According to the hypothesis proposed in the study, before cities and states emerged, central places like Valencina served to give cohesion to society, articulating its political and religious organization, with the construction of monuments fulfilling a vital role. “The construction of these enormous monuments led to a lot of expense, which consumed the agricultural surplus that these communities produced”, explains García Sanjuán. Basically, therefore, according to this proposal, late-day and Chalcolithic monumentalism constituted a system of “burning” (large-scale consumption) of surpluses to prevent them from falling into the hands of leaders or voracious elites and creating acute social inequalities.
In Valencina, around 3000 B.C., geostrategic, geographic, and demographic conditions combined to allow the development of “a strong material cultural personality, as well as forms of leadership that were not found anywhere else in its time.”

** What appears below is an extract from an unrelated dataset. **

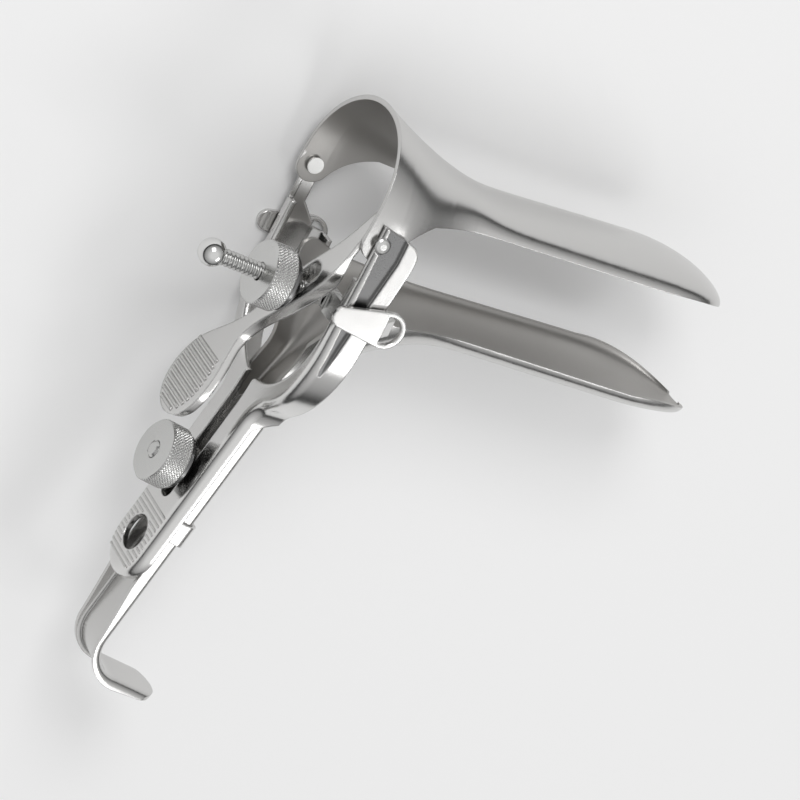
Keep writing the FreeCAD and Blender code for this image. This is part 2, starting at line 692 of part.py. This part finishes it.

The power exercised by its — mainly female — leaders was unstable and, to a certain extent, fragile. Valencina’s climactic moment occurred between 2900 and 2650 B.C. From 2350-2300 B.C., “the site experienced an abrupt and sharp decline, and eventually was effectively abandoned.” The second major crisis it suffered was aggravated by the “environmental effects of the so-called 4.2 kiloyear [thousand years] climatic event. This climatic episode, which in the Mediterranean manifested itself by increased aridity and drought, appears to have resulted in concomitant socio-cultural collapse across the macro-region.” Valencina, as a central and attractive place for local and foreign people, no longer existed.
Thus ended the fundamental role of these central monumentalized sites in the Iberian Peninsula after 2,000 years of existence. Eventually, the disappearance of the central Neolithic and Chalcolithic megasites, such as Antequera (Málaga) or Valencina, opened the way for the emergence of a new socio-political world. But that is a different story in the political economy, society and culture of the world. It is known as the Bronze Age.